Here, the burden rests with Parker to demonstrate that no reasonable jury could find that the arguably inadequate warning constituted a substantial factor contributing to the accident. Parker has not satisfied this burden. See Morales v. Am. Honda Motor Co., Inc., 71 F.3d 531, 538 (6th Cir. 1995). "With respect to failure to warn, the character of warnings that accompany the product is generally an evidentiary consideration in deciding whether a product is unreasonably unsafe." Morales v. Am. Honda Motor Co., Inc., 71 F.3d 531, 536 (6th Cir. 1995) (citing Montgomery Elevator, 676 S.W.2d at 781). Because reasonable persons could conclude that Parker's warning did not provide "a fair and adequate notice of the possible consequences of use or even misuse, " Plaintiff's proof raises a jury issue concerning the warning's adequacy. See Post, 437 S.W.2d at 520.
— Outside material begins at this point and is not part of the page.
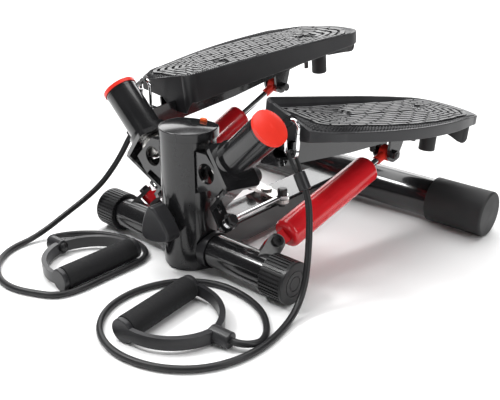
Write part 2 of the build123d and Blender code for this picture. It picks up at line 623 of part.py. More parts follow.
def carabiner(hang):
    path = FilletPolyline(*CARABINER_SHAPE, radius=[8.0, 8.0, 5.0, 5.0])
    start = Plane(origin=path @ 0, z_dir=path % 0)
    return carabiner_place(hang) * sweep(start * Circle(CARABINER_R), path=path)


def carabiner_gate(hang):
    """Sprung gate: a straight bar with a ball end, bored for its rivet."""
    top, pivot = Vector(*GATE_TOP, 0), Vector(*GATE_PIVOT, 0)
    gate = rod(pivot, top, GATE_R) + Pos(*pivot) * Sphere(GATE_R)
    return carabiner_place(hang) * (gate - Pos(*pivot) * Cylinder(0.8, 10))


def gate_rivet(hang):
    return carabiner_place(hang) * Pos(*GATE_PIVOT, 0) * Cylinder(0.75, 5.4)


# How each doubled band leaves its carabiner, before the left one is mirrored.
BAND_RUN = {"right": Vector(0.553, -0.083, -0.829), "left": Vector(0.36, -0.40, -0.843)}
LOOP_R, FERRULE_R, FERRULE_START, FERRULE_END = 2.0, 6.5, 18.0, 37.0
HANG = {"right": HANG_RIGHT, "left": HANG_LEFT}


def loop_frame(side):
    """Origin on the carabiner's bottom bar, x down the band, y across it."""
    foot = HANG[side] + Vector(1.5, 0, -38)
    run = BAND_RUN[side].normalized()
    return Plane(origin=foot, x_dir=run, z_dir=run.cross(Vector(0, 1, 0))).location


def band_loop(side):
    """The band's doubled end, over the carabiner's bottom bar and into the ferrule."""
    reach = CARABINER_R + LOOP_R + 0.35
    back = reach / hypot(BAND_RUN[side].Y, BAND_RUN[side].Z)
    neck = FERRULE_START + 2
    points = [(neck, -2.4), (9, -reach), (-back, -reach), (-back, reach), (9, reach), (neck, 2.4)]
    path = FilletPolyline(*points, radius=[14, reach - 0.1, reach - 0.1, 14])
    start = Plane(origin=path @ 0, z_dir=path % 0)
    return loop_frame(side) * sweep(start * Circle(LOOP_R), path=path)


def ferrule(side):
    """Crimped sleeve: the doubled end goes in at the top, the tube leaves below."""
    barrel = along_pin(FERRULE_R, FERRULE_START, FERRULE_END)
    barrel = fillet(barrel.edges().filter_by(GeomType.CIRCLE), 1.2)
    barrel -= block((FERRULE_START - 1, FERRULE_START + 2.6), (-5.1, 5.1), (-2.2, 2.2))
    return loop_frame(side) * (barrel - along_pin(BAND_R + 0.02, FERRULE_END - 6, FERRULE_END + 4))


RIGHT_ROUTE = [
    (145.5, 26.0, 93.5), (152.5, 17.5, 72.0), (158.0, 9.0, 50.0), (162.5, 0.0, 29.0), (167.0, -17.0, 11.0),
    (172.5, -43.0, FLOOR_Z), (178.5, -80.0, FLOOR_Z), (174.0, -116.0, FLOOR_Z), (156.0, -149.0, FLOOR_Z),
    (122.0, -173.0, FLOOR_Z), (80.0, -181.0, FLOOR_Z), (41.0, -169.0, FLOOR_Z), (14.0, -136.0, FLOOR_Z),
    (10.0, -92.0, FLOOR_Z), (28.0, -52.0, FLOOR_Z), (64.0, -27.0, FLOOR_Z), (103.0, -26.0, FLOOR_Z),
    (138.0, -36.5, FLOOR_Z), (163.2, -58.5, FLOOR_Z), (172.1, -75.9, 4.8), (172.0, -85.9, 6.3),
    (167.3, -94.7, 7.8),
]
LEFT_ROUTE = [
    (-129.5, 8.0, 97.0), (-138.0, -2.5, 76.5), (-146.5, -16.0, 57.5), (-155.0, -35.0, 42.0),
    (-163.0, -58.0, 28.0), (-170.5, -81.0, 14.0), (-176.0, -103.0, 4.6), (-175.5, -127.0, FLOOR_Z),
    (-164.0, -149.0, FLOOR_Z), (-145.0, -167.0, FLOOR_Z), (-118.0, -179.0, FLOOR_Z), (-90.0, -179.5, FLOOR_Z),
    (-65.0, -169.5, FLOOR_Z), (-43.0, -158.0, FLOOR_Z), (-35.0, -136.0, FLOOR_Z), (-35.5, -100.0, FLOOR_Z),
    (-34.5, -65.0, FLOOR_Z), (-37.0, -39.5, FLOOR_Z), (-54.0, -26.0, FLOOR_Z), (-79.0, -22.0, FLOOR_Z),
    (-104.0, -25.0, FLOOR_Z), (-126.0, -34.5, FLOOR_Z), (-143.5, -47.5, FLOOR_Z), (-155.4, -62.0, 3.9),
    (-159.6, -76.8, 5.2), (-158.1, -84.6, 6.8), (-153.2, -91.0, 8.2),
]


def band_route(side):
    """Hand-chosen points from the ferrule's mouth to the handle's block."""
    frame = loop_frame(side)
    mouth = (frame * Pos(FERRULE_END - 6, 0, 0)).position
    lead = (frame * Pos(FERRULE_END + 5, 0, 0)).position
    handle = handle_place(side)
    entry = (handle * Pos(BLOCK_OUT - 6, 0, 0)).position
    exit_point = (handle * Pos(BLOCK_OUT + 4.2, 0, 0)).position
    if side == "left":
        mouth, lead = [Vector(-p.X, p.Y, p.Z) for p in (mouth, lead)]
    points = RIGHT_ROUTE if side == "right" else LEFT_ROUTE
    return [mouth, lead] + [Vector(*p) for p in points] + [exit_point, entry]


def corner_radii(points):
    radii = []
    for before, here, after in zip(points, points[1:], points[2:]):
        run_in, run_out = here - before, after - here
        turn = radians(run_in.get_angle(run_out))
        radii.append(0.45 * min(run_in.length, run_out.length) / tan(turn / 2))
    return radii


def band_tube(side):
    points = band_route(side)
    radii = corner_radii(points)
    path = FilletPolyline(*points, radius=radii)
    tube = sweep(Plane(origin=path @ 0, z_dir=path % 0) * Circle(BAND_R), path=path)
    expected = pi * BAND_R ** 2 * path.length
    print(side, "band length %.0f, volume ratio %.4f" % (path.length, tube.volume / expected))
    print("  radii", [round(r) for r in radii])
    print("  points", [tuple(round(v, 1) for v in p) for p in (points[0], points[1], points[-2], points[-1])])
    return tube


# ---------------------------------------------------------------- handles
# Each handle lies on the floor: the grip's middle, the way its block points, and a slight tilt down to it.
HANDLE = {"right": (Vector(65.0, -111.0, GRIP_Z), 6.5), "left": (Vector(-53.0, -94.5, GRIP_Z), 180.0)}
HANDLE_TILT = 2.7
BLOCK_IN, BLOCK_OUT, BLOCK_R, STRAP_H, SOCKET = 67.0, 90.0, 8.3, 13.0, 6.0


def handle_place(side):
    center, heading = HANDLE[side]
    return Pos(*center) * Rot(0, 0, heading) * Rot(0, HANDLE_TILT, 0)


def d_outline(back, half, shoulder, nose, nose_half):
    """D shape: straight at the grip, then one arc each side to the nose."""
    bend = 12.0
    return make_face([
        Line((back, -half), (bend, -half)),
        ThreePointArc((bend, -half), (shoulder, -half * 0.72), (nose, -nose_half)),
        Line((nose, -nose_half), (nose, nose_half)),
        ThreePointArc((nose, nose_half), (shoulder, half * 0.72), (bend, half)),
        Line((bend, half), (back, half)),
        Line((back, half), (back, -half)),
    ])


def handle_bracket(side):
    """D-shaped strap from grip end to grip end, with the block that holds the band's knot."""
    half = GRIP_HALF + SOCKET
    strap = d_outline(0, half, 53.0, BLOCK_IN + 6, 9) - d_outline(-2, half - 4.7, 48.5, BLOCK_IN, 5.5)
    strap = extrude(Pos(0, 0, -STRAP_H / 2) * strap, STRAP_H)
    for sign in (-1, 1):
        socket = Pos(0, sign * (half - SOCKET / 2), 0) * Rot(90, 0, 0) * Cylinder(GRIP_R - 0.5, SOCKET - 0.1)
        socket = fillet(socket.edges().filter_by(GeomType.CIRCLE), 1.5)
        strap += socket
    outer = along_pin(BLOCK_R, BLOCK_IN, BLOCK_OUT)
    strap += fillet(outer.edges().filter_by(GeomType.CIRCLE), 1.2)
    strap -= along_pin(BAND_R + 0.02, BLOCK_OUT - 6, BLOCK_OUT + 5)
    strap -= along_pin(6.3, BLOCK_IN - 4, BLOCK_IN + 8)
    strap -= Rot(90, 0, 0) * Cylinder(GRIP_CORE_R + 0.02, 2 * (half - 2))
    return handle_place(side) * strap


def grip_core(side):
    core = Rot(90, 0, 0) * (Cylinder(GRIP_CORE_R, 2 * (GRIP_HALF + SOCKET - 2.1)) - Cylinder(GRIP_CORE_R - 1.5, 120))
    return handle_place(side) * core


def foam_grip(side):
    foam = Rot(90, 0, 0) * (Cylinder(GRIP_R, 2 * GRIP_HALF) - Cylinder(GRIP_CORE_R + 0.02, 120))
    rims = [edge for edge in foam.edges().filter_by(GeomType.CIRCLE) if edge.radius > GRIP_R - 1]
    return handle_place(side) * fillet(rims, 1.5)


def band_knot(side):
    """The band's knotted end, inside the handle's block."""
    return handle_place(side) * Pos(BLOCK_IN + 1.8, 0, 0) * Sphere(6.0)


# ---------------------------------------------------------------- write every node
def main():
    os.makedirs("parts", exist_ok=True)
    save("front_tube", front_tube())
    save("front_end_caps", both(front_cap()))
    save("tube_collars", both(tube_collar()))
    save("rear_tube", rear_tube())
    save("rear_end_caps", both(rear_cap()))
    save("center_beam", center_beam())
    save("column_tube", column_tube())
    save("column_foot", column_foot())
    save("column_cover", column_cover())
    save("console_housing", console_housing())
    save("console_display", console_display())
    save("console_button", console_button())
    save("circuit_board", circuit_board())
    save("height_knob", height_knob())
    save("knob_spindle", knob_spindle())
    save("hinge_brackets", both(hinge_bracket()))
    save("stop_caps", both(stop_cap()))
    save("hinge_axles", both(hinge_axle()))
    save("axle_nuts", [nut for one in axle_nuts() for nut in both(one)])
    save("thrust_washers", [washer for one in thrust_washers() for washer in both(one)])
    save("hub_caps", both(hub_cap()))
    save("band_eye_plates", [band_eye_plate(HANG_RIGHT), sided(band_eye_plate(HANG_LEFT), "left")])
    save("cylinder_clevises", both(cylinder_clevis()))
    save("clevis_bolts", both(clevis_bolt()))
    save("rocker_pivot", rocker_pivot())
    save("rocker_plate", rocker_plate())
    save("rocker_bolts", rocker_bolts())
    save("carabiners", [sided(make(HANG[side]), side) for side in HANG for make in (carabiner, gate_rivet)])
    save("band_loops", [sided(band_loop(side), side) for side in HANG])
    save("band_ferrules", [sided(ferrule(side), side) for side in HANG])
    save("band_knots", [band_knot(side) for side in HANG])
    save("handle_brackets", [handle_bracket(side) for side in HANG])
    save("grip_cores", [grip_core(side) for side in HANG])
    save("foam_grips", [foam_grip(side) for side in HANG])
    for side in ("left", "right"):
        save(f"{side}_hub_sleeve", seat(hub_sleeve(), side))
        save(f"{side}_hub_bushes", [seat(bush, side) for bush in hub_bushes()])
        save(f"{side}_hub_crank", seat(hub_crank(), side))
        save(f"{side}_pedal_arm", seat(pedal_arm(), side))
        save(f"{side}_pedal", seat(pedal(), side))
        save(f"{side}_bumper", seat(pedal_bumper(), side))
        save(f"{side}_pedal_bolts", [seat(bolt, side) for bolt in pedal_bolts()])
        save(f"{side}_link", link(side))
        save(f"{side}_cylinder", lift_cylinder(side))
        save(f"{side}_piston_rod", piston_rod(side))
        save(f"{side}_rod_eye", rod_eye(side))
        save(f"{side}_carabiner_gate", sided(carabiner_gate(HANG[side]), side))
        save(f"{side}_band", band_tube(side))


main()
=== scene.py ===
import json
from math import atan2, cos, hypot, pi, radians, sin

import bmesh
import bpy
import numpy as np
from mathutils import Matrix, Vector


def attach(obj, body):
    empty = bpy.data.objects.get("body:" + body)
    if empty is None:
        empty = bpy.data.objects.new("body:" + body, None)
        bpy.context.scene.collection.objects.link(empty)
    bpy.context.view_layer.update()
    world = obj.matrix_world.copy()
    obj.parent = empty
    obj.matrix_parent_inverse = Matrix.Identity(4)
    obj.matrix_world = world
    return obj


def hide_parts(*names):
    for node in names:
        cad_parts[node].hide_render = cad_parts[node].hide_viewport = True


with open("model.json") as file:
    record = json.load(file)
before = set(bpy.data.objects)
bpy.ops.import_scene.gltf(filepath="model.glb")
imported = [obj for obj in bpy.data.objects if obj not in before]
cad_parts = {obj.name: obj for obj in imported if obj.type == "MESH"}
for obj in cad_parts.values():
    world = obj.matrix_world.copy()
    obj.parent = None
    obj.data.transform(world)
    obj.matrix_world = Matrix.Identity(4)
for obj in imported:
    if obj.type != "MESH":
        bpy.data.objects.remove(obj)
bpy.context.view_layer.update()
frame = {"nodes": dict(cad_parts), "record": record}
nodes = frame["nodes"]
MM = 0.001

# ---------------------------------------------------------------- camera, floor and light, in metres
CAMERA_AT = Vector((0.5264, -0.4940, 0.3855))
CAMERA_AIM = Vector((0.0242, 0.0722, 0.0576))
CAMERA_LENS, SENSOR_WIDTH, CLIP_START = 50.24, 36.0, 0.01
WORLD_STRENGTH = 0.07
SUN_STRENGTH, SUN_ANGLE, SUN_TURN = 3.5, 1.2, (radians(-12), radians(-14), 0)
LIT_CENTRE = Vector((0.0, 0.08, 0.08))
AREA_LIGHTS = [                   # name, place, width, height, power
    ("key", (-0.7, -0.6, 1.3), 0.3, 0.3, 11.0),
    ("side_strip", (1.3, 0.0, 0.75), 0.1, 1.0, 6.0),
    ("front_strip", (0.15, -1.3, 0.5), 0.07, 0.8, 2.2),
    ("backdrop", (-1.3, 1.6, 0.75), 2.6, 0.9, 22.0),
]
FLOOR_HALF, FLOOR_GREY, FLOOR_ROUGH = 6.0, 0.93, 0.7


def add_object(name, data):
    """A new object in the scene for some data."""
    thing = bpy.data.objects.new(name, data)
    bpy.context.scene.collection.objects.link(thing)
    return thing


def aimed(place, aim):
    """The rotation that points a camera or a light from a place towards an aim."""
    return (aim - Vector(place)).to_track_quat("-Z", "Y").to_euler()


def add_camera():
    data = bpy.data.cameras.new("camera")
    data.lens = CAMERA_LENS
    data.sensor_width = SENSOR_WIDTH
    data.clip_start = CLIP_START
    camera = add_object("camera", data)
    camera.location = CAMERA_AT
    camera.rotation_euler = aimed(CAMERA_AT, CAMERA_AIM)
    bpy.context.scene.camera = camera


def add_world():
    world = bpy.data.worlds.new("studio")
    bpy.context.scene.world = world
    world.use_nodes = True
    background = world.node_tree.nodes["Background"]
    background.inputs["Color"].default_value = (1.0, 1.0, 1.0, 1.0)
    background.inputs["Strength"].default_value = WORLD_STRENGTH
    bpy.context.scene.view_settings.view_transform = "Standard"


def add_sun():
    sun = bpy.data.lights.new("sky_panel", "SUN")
    sun.energy = SUN_STRENGTH
    sun.angle = SUN_ANGLE
    add_object("sky_panel", sun).rotation_euler = SUN_TURN


def add_area_light(name, place, width, height, power):
    data = bpy.data.lights.new(name, "AREA")
    data.shape = "RECTANGLE"
    data.size = width
    data.size_y = height
    data.energy = power
    light = add_object(name, data)
    light.location = place
    light.rotation_euler = aimed(place, LIT_CENTRE)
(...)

Parker next argues that Plaintiff's warning defect claim rests entirely upon the testimony of Dr. Kenneth Laughery.[1] At deposition, Dr. Laughery opined that although the warning adequately warned users against using a hose that was cut or kinked, it should have explained to users that the hose being cut or abraded could result in a failure that could cause death. (Exhibit 111-24 at 65:12-66:14.) However, Dr. Laughery was unable to say that the accident would have been prevented by a warning specifying that a safety shroud should be used. Parker argues that this uncertainty precludes Plaintiff from establishing the requisite causation.

In response, Plaintiff argues that she is entitled to the presumption that had an adequate warning been provided by Parker, Smith and PSC would have heeded it and acted so as to minimize the risks. The Court agrees that Plaintiff is not required to offer proof that either PSC or Smith would have followed an adequate warning. See Bryant v. Hercules, 325 F.Supp. 241, 246 (W.D. Ky. 1970) (quoting Restatement (Second of Torts) § 402A, comment j). "[I]n the absence of an adequate warning, the defendant cannot shift to the plaintiff the burden of proving that [he] would not have misused the product regardless" by failing to follow an adequate warning. Leonard v. Uniroyal, Inc., 765 F.2d 560, 567-68 (6th Cir. 1985). Therefore, the Court agrees that Dr. Laughery's testimony is not fatal to Plaintiff's claim and that genuine issues of material fact exist as to causation. Accordingly, Parker's motion will not be granted at this time.

Conclusion

For the reasons discussed above, Defendant Parker-Hannifin Corporation's Motion for Summary Judgment, (Docket No. 111), will be DENIED. An appropriate Order will issue concurrently with this opinion.